Nadhim Zahawi, previously the Chancellor of the Exchequer, now the Conservative Party Chairman, has, it appears, agreed to pay over three million pounds in tax. According to the Sun on Sunday, he used an offshore company – Balshore Investments, a family registered trust- to hold shares in YouGov, a company he co-founded. Zahawi’s spokesperson states: ‘Mr Zahawi’s taxes are proper; declared and paid in the UK. He is proud to have built a British business that has become successful around the world’. True, he is awfully proud. We’ve met. I find him entitled, also smooth, smarmy and affable. The MP of flexi-loyalties has got himself top jobs in government. When entangled in murky scandals – e.g. claiming a heating allowance of £5,822.27 for his stables in 2013– he flicks the dirt off his tailored suits and moves on. If he was a character in a Dicken’s novel, there’d be comeuppance. Life, alas, is more messy.
This settled tax bill raises many questions: What is the money for, exactly? Did Zahawi evade paying the tax he originally owed,? What were the negotiations between HMRC and him? Why the secrecy? In 2011, the Public Accounts Committee criticized HMRC for doing ‘sweetheart deals’ with big businesses and powerful individuals and demanded more transparency. To fulfil that obligation, the guardians of our tax system should write to this paper and tell us more about the Zahawi deal.

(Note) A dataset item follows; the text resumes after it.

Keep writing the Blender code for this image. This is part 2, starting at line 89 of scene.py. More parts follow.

On BBC Radio4’s Today programme on Tuesday, the Education Secretary was asked a random question about Zahawi’s tax affairs. That’s it folks. No sustained reporting, no Chris Mason ( thus far) energetically questioning the posh Tory chairman. On fervid social media platforms and radio programmes, once again, that charge: ‘It’s one rule for them and one for us’. Not quite. When it comes to tax, most Britons hate paying up and, if at all possible, pay less than they owe. That is because everything in our culture pushes people to resent and evade state dues. This was Liz Truss’s mission. She wanted us to ‘keep our money’ and the rest be damned. Our PM and his billionaire wife are thought to have avoided paying £20 million in tax until April 2022, when this was uncovered and they started coughing up.

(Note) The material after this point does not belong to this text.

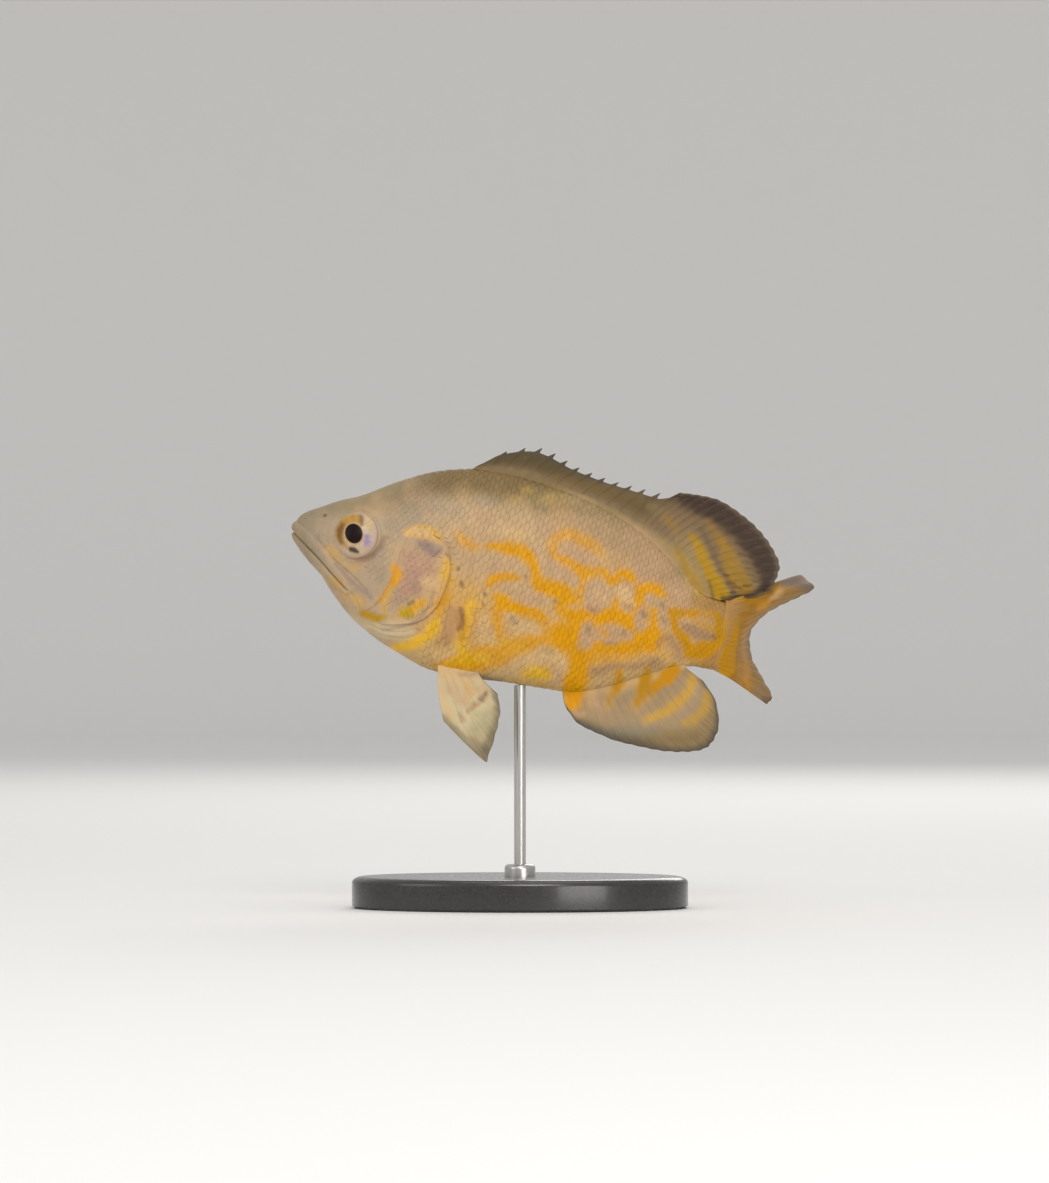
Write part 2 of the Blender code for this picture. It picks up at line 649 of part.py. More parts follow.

Upper classes and we middle class people employ tricksy accountants to reduce their liabilities; working classes use other informal methods, like cash payments. Only PAYE workers are locked into a tight system which cannot be fiddled. Most public sector workers are on PAYE. Government ministers are too, but they can, and many do, take up other work and, I reckon, find ways to pay as little as they can in taxes. All legit, but socially irresponsible. Our services need resources. Most Britons depend on those services. Public institutions are falling apart; citizens are scared and desolate. But the bias against taxes is immutable. Germans and the French have their tax dodgers too, but the majority in both countries, are happy to pay for good state facilities and provisions.
Way back in 2008, Nicholas Aylott, a British lecturer in political science at Stockholm university, accurately observed, ‘If you start talking to someone in Britain, they will end up saying that taxes are too high. Swedes are very attached to the idea of the state as the People’s Home. Everyone is under the same roof. Everyone will be protected’. It took decades to reach this state of mutuality and shared understanding. In the UK, our people have not been educated to understand and value the welfare state and empathetic bonds. More’s the pity.
The UN’s world happiness reports consistently show that the happiest counties in the world are Finland, Iceland, Norway, Sweden, the Netherlands, Canada and New Zealand.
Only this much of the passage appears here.